The US has now been exporting more gas than it imports on an annual basis since 2017 and exports are expected to keep rising as new LNG facilities begin operation. About 30mn mt/yr of new US capacity is due to come on-line the rest of this year and in 2020 (including the Freeport project in Texas, which shipped its first commissioning cargo September 3), before additions ease in 2021. Beyond that there will be further export capacity growth, following final investment decisions (FID) this year on over 35mn t/yr of new US LNG liquefaction plants, including ExxonMobil/Qatar Petroleum’s Golden Pass; Venture Global’s Calcasieu Pass; and Cheniere’s Sabine Pass Train 6 - which will all come online in the early to mid-2020s. A decision on the small Woodfibre LNG plant in British Columbia, Canada, is also still expected this year, as is the Goldboro LNG plant in eastern Canada.

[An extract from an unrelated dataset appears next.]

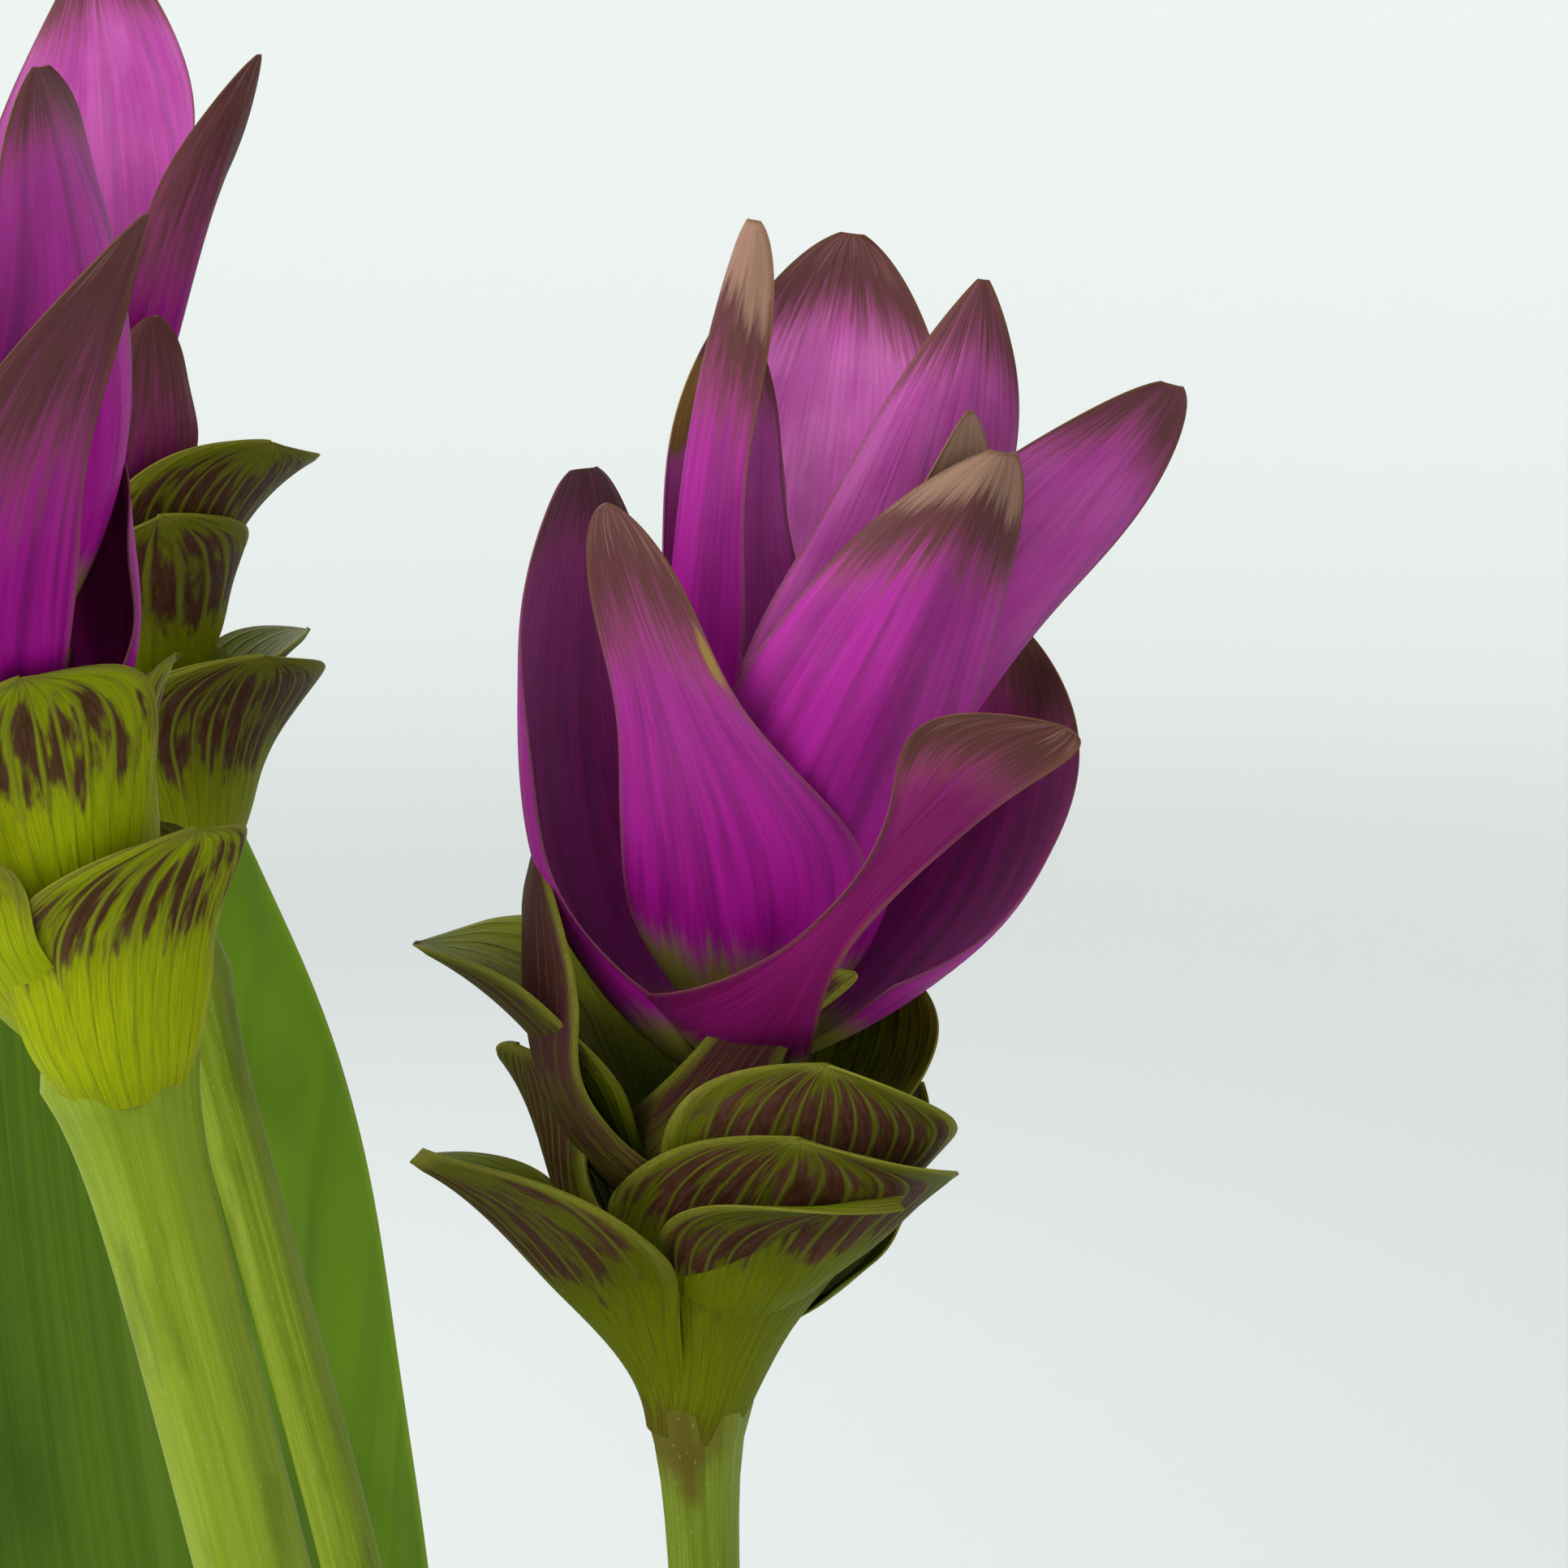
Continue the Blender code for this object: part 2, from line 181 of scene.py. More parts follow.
def lattice_mesh(name: str, places: np.ndarray, fields: dict[str, np.ndarray]) -> Object:
    """A grid primitive moved onto a lattice of points.

    Args:
        name: The object's name.
        places: Rows x columns x 3, in metres.
        fields: Numbers per point, each rows x columns, kept as attributes.

    Returns:
        The object, with the primitive's UV map.
    """
    rows, columns = places.shape[0] - 1, places.shape[1] - 1
    choose()
    bpy.ops.mesh.primitive_grid_add(x_subdivisions=columns, y_subdivisions=rows, size=1.0)
    obj = newest(name)
    flat = np.empty(len(obj.data.vertices) * 3, np.float32)
    obj.data.vertices.foreach_get("co", flat)
    flat = flat.reshape(-1, 3).astype(float)
    column = np.rint((flat[:, 0] + 0.5) * columns).astype(int)
    row = np.rint((flat[:, 1] + 0.5) * rows).astype(int)
    obj.data.vertices.foreach_set("co", places[row, column].astype(np.float32).ravel())
    for label, values in fields.items():
        set_float(obj, label, values[row, column])
    obj.data.update()
    return obj


def thicken(obj: Object, thickness: float, thin: float, soft: float) -> None:
    """Gives a sheet two faces and a thin margin, by its distances from the margin.

    Args:
        obj: The sheet.
        thickness: Thickness away from the margin, metres.
        thin: Thickness at the margin as a share of that.
        soft: Width over which the margin thins, millimetres.
    """
    count = len(obj.data.vertices)
    group = obj.vertex_groups.new(name="body")
    weight = np.rint(smooth(get_float(obj, "rim"), 0.0, soft) * WEIGHT_LEVELS).astype(int)
    for level in range(WEIGHT_LEVELS + 1):
        members = np.nonzero(weight == level)[0].tolist()
        if members:
            group.add(members, level / WEIGHT_LEVELS, "REPLACE")
    modifier = obj.modifiers.new("thickness", "SOLIDIFY")
    modifier.thickness = thickness
    modifier.offset = 0.0
    modifier.vertex_group = group.name
    modifier.thickness_vertex_group = thin
    choose(obj)
    bpy.ops.object.modifier_apply(modifier=modifier.name)
    inside = np.zeros(len(obj.data.vertices))
    inside[count:] = 1.0
    set_float(obj, "inside", inside)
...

However, the current low international spot LNG price could pose a problem for US projects with higher cash costs, especially if they have no term oil-linked exports contracts. By early September, spot sales to Europe were not profitable, with UK NBP prices below US Henry Hub, although sellers continue to break even on sales to Asia. And on September 4, Shell asked US regulators to extend the time by which it should complete the Lake Charles LNG export project by five years to 2025, taking it out of the running for capacity additions in the early 2020s.

It remains to be seen whether all the planned LNG export schemes get built, but there is little doubt there will be plenty of gas for all of them. This is likely to cap future gas price gains in markets across the globe, as well as keeping a lid on domestic US prices.